Seguramente que de los centenares de miles de peregrinos judíos que confluyeron en Jerusalén en la Pascua del año 30, pocos, si es que alguno, sospechaba los acontecimientos que se desarrollarían en ella y que harían Historia. Acompañado por sus discípulos más cercanos, entró en la ciudad Jesús de Nazaret, un personaje del que se afirmaba que era el mesías y al que algunos, infructuosamente, habían intentado coronar como rey un par de años atrás en Galilea. Jesús, desde luego, no impidió que lo proclamaran como mesías mientras entraba en Jerusalén y, acto seguido, se permitió expulsar del templo a los comerciantes que ocupaban el patio destinado a que los no-judíos pudieran dirigirse al único Dios. Era cierto que luego ni había asaltado el palacio del sumo sacerdote ni tampoco la fortaleza Antonia donde se encontraba acantonada la fuerza romana, pero para el núcleo duro del Sanhedrín quedó de manifiesto que constituía un riesgo que había que yugular antes de que los romanos lo advirtieran y acabaran arrasando la Ciudad Santa y el templo. Durante buena parte de la semana siguiente, Jesús se vio sometido a los interrogatorios más diversos por parte de aquellos que deseaban dejarlo en evidencia y deslegitimarlo ante el pueblo. Sin embargo, Jesús demostró una extraordinaria habilidad dialéctica desmontando sus argumentos y, a la vez, evitando proporcionar motivos para su detención. Ésta, sin embargo, acabó produciéndose. Tras la cena de Pascua, cuando se había dirigido con sus discípulos al monte de los Olivos, fue prendido gracias a la ayuda de uno de sus hombres de confianza que lo entregó por treinta monedas de plata. El Sanhedrín llevó a cabo una investigación preliminar sobre Jesús, pero, desprovisto de jurisdicción para imponer la pena de muerte, lo condujo hasta el gobernador romano, un personaje dudoso llamado Poncio Pilato. El romano captó que Jesús era inocente, pero temeroso de sufrir el enésimo conflicto con las autoridades judías, optó por pronunciar el terrible «ibis in crucem» de la «cognitio extra ordinem» que se aplicaba en provincias. Jesús fue llevado hasta el lugar de la calavera y crucificado en compañía de otros dos reos.

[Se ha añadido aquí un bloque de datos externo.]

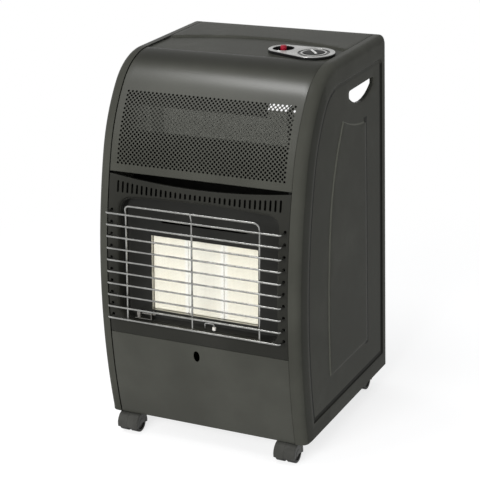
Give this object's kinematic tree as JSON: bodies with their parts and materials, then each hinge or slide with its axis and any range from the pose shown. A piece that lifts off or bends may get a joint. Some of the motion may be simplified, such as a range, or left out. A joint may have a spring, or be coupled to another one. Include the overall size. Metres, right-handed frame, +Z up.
{
  "type": "portable gas cabinet heater",
  "caption": "Free-standing gas cabinet heater with a bulged front, perforated upper panel, ceramic plaques behind a wire guard, top knob and button, and swivel casters.",
  "frame": {"origin": "on the floor, under the middle of the overall width and depth", "axes": "+Z up, -Y towards the front with the wire guard, +X to the right of someone facing the front"},
  "size_m": [0.42, 0.45, 0.7393],
  "materials": {
    "cabinet_paint": "satin powder coat",
    "tray_paint": "satin powder coat",
    "shield_steel": "galvanised, dull",
    "dark_steel": "heat-darkened, matt",
    "plaque_ceramic": "matt, finely perforated",
    "frame_steel": "bright sheet",
    "guard_chrome": "bright plated wire",
    "brass": "machined",
    "pipe_steel": "drawn",
    "insulator_ceramic": "glazed",
    "bezel_silver": "metallic grey lacquer",
    "knob_black": "satin",
    "pointer_silver": "metallic lacquer",
    "button_red": "gloss",
    "igniter_plastic": "satin",
    "screw_steel": "zinc plated",
    "caster_plastic": "satin",
    "wheel_plastic": "satin"
  },
  "bodies": {
    "cabinet": {"side_panel_left": "cabinet_paint", "side_panel_right": "cabinet_paint", "top_cover": "cabinet_paint", "mesh_panel": "cabinet_paint", "front_fascia": "cabinet_paint", "lower_front_panel": "cabinet_paint", "rear_rail": "cabinet_paint", "base_tray": "tray_paint", "heat_shield": "shield_steel", "top_baffle": "dark_steel", "burner_reflector": "dark_steel", "burner_plenum": "dark_steel", "ceramic_plaque_left": "plaque_ceramic", "ceramic_plaque_middle": "plaque_ceramic", "ceramic_plaque_right": "plaque_ceramic", "plaque_frame": "frame_steel", "valve_bracket": "frame_steel", "pilot_bracket": "frame_steel", "wire_guard": "guard_chrome", "guard_bow": "guard_chrome", "guard_upright": "guard_chrome", "gas_injector": "brass", "gas_valve_body": "brass", "hose_inlet": "brass", "pilot_burner": "brass", "gas_pipe": "pipe_steel", "thermocouple": "pipe_steel", "spark_electrode": "pipe_steel", "electrode_insulator": "insulator_ceramic", "control_bezel": "bezel_silver", "piezo_igniter": "igniter_plastic", "cabinet_screws": "screw_steel"},
    "rear_cover": {"rear_cover": "cabinet_paint"},
    "plug": {"valve_plug": "brass"},
    "knob": {"control_knob": "knob_black", "knob_pointer": "pointer_silver", "valve_spindle": "pipe_steel"},
    "button": {"igniter_button": "button_red"},
    "caster_front_left": {"caster_front_left_housing": "caster_plastic", "caster_front_left_axle": "screw_steel"},
    "wheel_front_left_left": {"caster_front_left_wheel_left": "wheel_plastic"},
    "wheel_front_left_right": {"caster_front_left_wheel_right": "wheel_plastic"},
    "caster_front_right": {"caster_front_right_housing": "caster_plastic", "caster_front_right_axle": "screw_steel"},
    "wheel_front_right_left": {"caster_front_right_wheel_left": "wheel_plastic"},
    "wheel_front_right_right": {"caster_front_right_wheel_right": "wheel_plastic"},
    "caster_rear_left": {"caster_rear_left_housing": "caster_plastic", "caster_rear_left_axle": "screw_steel"},
    "wheel_rear_left_left": {"caster_rear_left_wheel_left": "wheel_plastic"},
    "wheel_rear_left_right": {"caster_rear_left_wheel_right": "wheel_plastic"},
    "caster_rear_right": {"caster_rear_right_housing": "caster_plastic", "caster_rear_right_axle": "screw_steel"},
    "wheel_rear_right_left": {"caster_rear_right_wheel_left": "wheel_plastic"},
    "wheel_rear_right_right": {"caster_rear_right_wheel_right": "wheel_plastic"}
  },
  "joints": [
    {"name": "rear_cover_lift", "type": "slide", "parent": "cabinet", "child": "rear_cover", "axis": [0, 0, 1], "range_m": [0, 0.1]},
    {"name": "knob_turn", "type": "hinge", "parent": "cabinet", "child": "plug", "pos_m": [0.142, 0.032, 0.7], "axis": [0, 0, 1], "range_deg": [0, 240]},
    {"name": "knob_push", "type": "slide", "parent": "plug", "child": "knob", "axis": [0, 0, 1], "range_m": [-0.004, 0], "stiffness_N_per_m": 1500, "springref_m": 0.002},
    {"name": "igniter_press", "type": "slide", "parent": "cabinet", "child": "button", "axis": [0, 0, 1], "range_m": [-0.006, 0], "stiffness_N_per_m": 1200, "springref_m": 0.002},
    {"name": "caster_front_left_swivel", "type": "hinge", "parent": "cabinet", "child": "caster_front_left", "pos_m": [-0.168, -0.16, 0.05], "axis": [0, 0, 1], "continuous": true},
    {"name": "wheel_front_left_left_spin", "type": "hinge", "parent": "caster_front_left", "child": "wheel_front_left_left", "pos_m": [-0.168, -0.176, 0.0185], "axis": [1, 0, 0], "continuous": true},
    {"name": "wheel_front_left_right_spin", "type": "hinge", "parent": "caster_front_left", "child": "wheel_front_left_right", "pos_m": [-0.168, -0.176, 0.0185], "axis": [1, 0, 0], "continuous": true},
    {"name": "caster_front_right_swivel", "type": "hinge", "parent": "cabinet", "child": "caster_front_right", "pos_m": [0.168, -0.16, 0.05], "axis": [0, 0, 1], "continuous": true},
    {"name": "wheel_front_right_left_spin", "type": "hinge", "parent": "caster_front_right", "child": "wheel_front_right_left", "pos_m": [0.168, -0.176, 0.0185], "axis": [1, 0, 0], "continuous": true},
    {"name": "wheel_front_right_right_spin", "type": "hinge", "parent": "caster_front_right", "child": "wheel_front_right_right", "pos_m": [0.168, -0.176, 0.0185], "axis": [1, 0, 0], "continuous": true},
    {"name": "caster_rear_left_swivel", "type": "hinge", "parent": "cabinet", "child": "caster_rear_left", "pos_m": [-0.168, 0.185, 0.05], "axis": [0, 0, 1], "continuous": true},
    {"name": "wheel_rear_left_left_spin", "type": "hinge", "parent": "caster_rear_left", "child": "wheel_rear_left_left", "pos_m": [-0.168, 0.169, 0.0185], "axis": [1, 0, 0], "continuous": true},
    {"name": "wheel_rear_left_right_spin", "type": "hinge", "parent": "caster_rear_left", "child": "wheel_rear_left_right", "pos_m": [-0.168, 0.169, 0.0185], "axis": [1, 0, 0], "continuous": true},
    {"name": "caster_rear_right_swivel", "type": "hinge", "parent": "cabinet", "child": "caster_rear_right", "pos_m": [0.168, 0.185, 0.05], "axis": [0, 0, 1], "continuous": true},
    {"name": "wheel_rear_right_left_spin", "type": "hinge", "parent": "caster_rear_right", "child": "wheel_rear_right_left", "pos_m": [0.168, 0.169, 0.0185], "axis": [1, 0, 0], "continuous": true},
    {"name": "wheel_rear_right_right_spin", "type": "hinge", "parent": "caster_rear_right", "child": "wheel_rear_right_right", "pos_m": [0.168, 0.169, 0.0185], "axis": [1, 0, 0], "continuous": true}
  ]
}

La historia parecía haber concluido y, sin embargo, acababa de empezar. Tres días después, el domingo, de madrugada, la tumba donde había sido colocado Jesús apareció vacía. La circunstancia no habría tenido mayor relevancia de no ser porque algunos de los discípulos afirmaron –sorprendidos ellos mismos– que el crucificado se les había aparecido y, para colmo, cambiaron radicalmente de comportamiento pasando de ser unos sujetos atemorizados y ocultos a jugarse la vida por dar testimonio de su creencia.

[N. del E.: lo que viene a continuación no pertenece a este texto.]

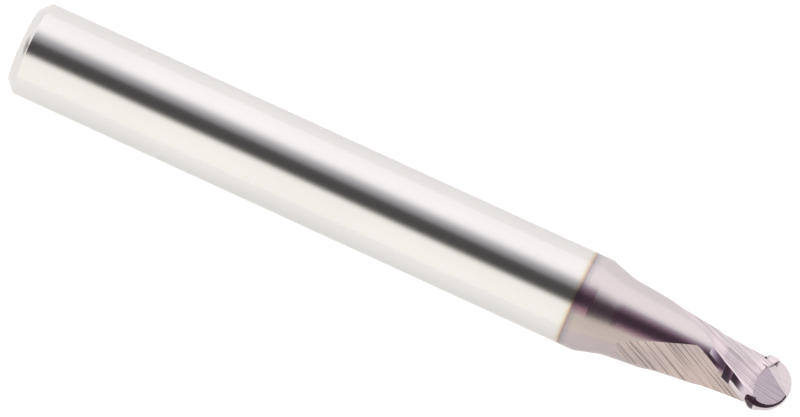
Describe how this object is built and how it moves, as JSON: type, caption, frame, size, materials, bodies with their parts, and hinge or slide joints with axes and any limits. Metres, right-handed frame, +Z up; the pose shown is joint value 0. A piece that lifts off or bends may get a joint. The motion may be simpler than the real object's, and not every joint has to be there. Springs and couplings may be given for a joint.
{
  "type": "ball nose end mill",
  "caption": "Solid carbide ball-nose end mill: bare ground cylindrical shank, conical shoulder and slim neck, short helical flutes and a coated cutting end.",
  "frame": {"origin": "centre of the shank's flat back face", "axes": "+X along the tool's axis towards the ball tip, +Z up with the tool lying on its side"},
  "size_m": [0.051, 0.006, 0.006],
  "materials": {
    "ground_carbide": "cylindrically ground and polished, bright",
    "coated_carbide": "ground flutes under a thin violet-grey hard film"
  },
  "bodies": {
    "root": {"shank": "ground_carbide", "cutting_head": "coated_carbide"}
  },
  "joints": []
}
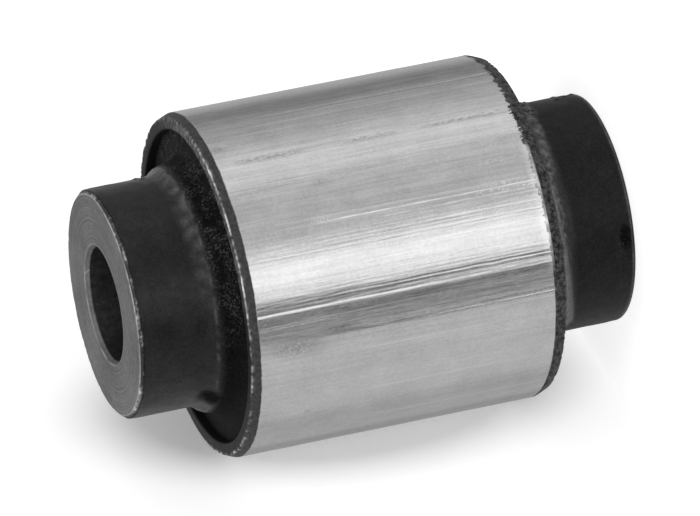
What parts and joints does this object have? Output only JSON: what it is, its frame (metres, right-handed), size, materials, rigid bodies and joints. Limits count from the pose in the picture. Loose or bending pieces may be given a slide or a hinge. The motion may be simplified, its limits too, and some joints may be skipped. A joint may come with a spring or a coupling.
{
  "type": "bonded rubber and metal bush",
  "caption": "Bonded suspension bush: a thick steel bolt sleeve inside a rubber moulding inside a thin steel shell that presses into an eye.",
  "frame": {"origin": "the middle of the bush, on its axis, halfway between the two end faces", "axes": "+Z along the bolt's axis, towards the end that the picture shows; the two ends are the same, and the bush stands on the lower one"},
  "size_m": [0.043, 0.043, 0.064],
  "materials": {
    "sleeve_steel": "turned steel, dulled by a phosphate coat",
    "moulded_rubber": "matte black natural rubber",
    "shell_steel": "drawn bright steel with score lines along the axis and a dark coat on the end chamfers"
  },
  "bodies": {
    "root": {"inner_sleeve": "sleeve_steel", "rubber_body": "moulded_rubber", "outer_shell": "shell_steel"}
  },
  "joints": []
}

Los sucesos –ya lo he señalado– iban a cambiar la Historia, pero, indicarían además cómo ésta tiene que ser leída para comprenderla de manera cabal en dos planos no contradictorios sino complementarios. En uno, la muerte de Jesús fue la trágica consecuencia del reparto de poder y el juego de intereses en el Israel del s. I. En el otro, todo ello obedecía en la sombra a un plan prefijado por Dios en el que Su Hijo moriría en la cruz en expiación por los pecados del pueblo tal y como había escrito el profeta Isaías en el capítulo 53 del libro que lleva su nombre. Pilato, Anas y Herodes pensaban tener la Historia en sus manos. En realidad, sólo eran personajes secundarios en el plan de Dios. No es mal motivo de reflexión cuando se cumple el aniversario de aquella Pascua del año 30.